Honey, I Shrunk the Dots!
Raise of hands if you get this movie reference. 🙋
By now, your design should start to be looking more like a dotted mandala. We’re using an approach where dots are sort of scattered throughout the rock. Many dot mandala designs start at the center of the stone and feature concentric circles with varying sized dots with different colors. Again, it’s really up to you!
We’re now on our third color, grey, and are drawing those dots slightly smaller than the light blue and purple dots. The idea here being we’re starting to fill in more of the base color with the colors of the dots and trying to fill in the rock with dots. This is where you have to just see what color dots make sense where. For example, we tried not to have too many of one color dot next to the same color. Drawing smaller dots of the same color next to a larger dot worked fine because the difference in size created a bit of a distraction to the eye and blended everything together to still make for a nice design.
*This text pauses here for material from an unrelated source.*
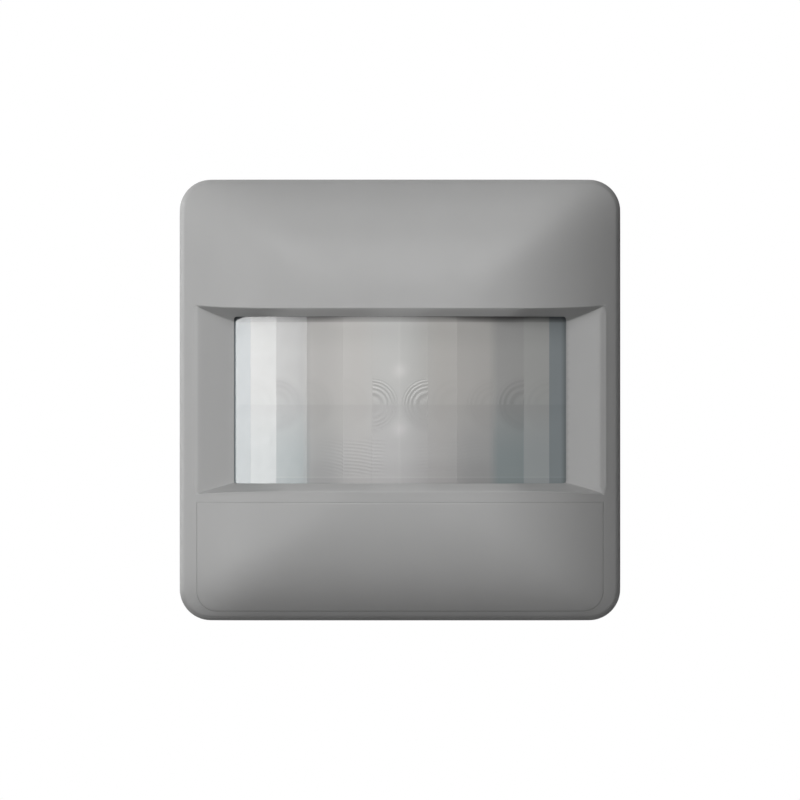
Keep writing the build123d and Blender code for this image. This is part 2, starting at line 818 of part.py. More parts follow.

Up until this point, if you’ve been using the Posca medium point paint pens, now is the time to switch over to the Posca extra fine point paint pens. The goal with this step is to fill in the rest of the rock with smaller dots (while still leaving a bit of the background color to show through). As you can see, we even filled in around the word. Add as many or as few dots as you would like to achieve the final look you’re going for.
VOILA! You did it!
We’ll admit that at first, we were intimidated trying a mandala design. But, after taking a step back and thinking about the process step by step, it seemed totally doable! This design was done fairly quickly to simply illustrate the process. With more time and attention to detail, you can really create a masterpiece on your stone.
Be creative! Switch up the word, the style of lettering, the color of the background and colors of the dots. We’ve since tried more designs, like the one below, using this technique and the more we practice, the easier it gets.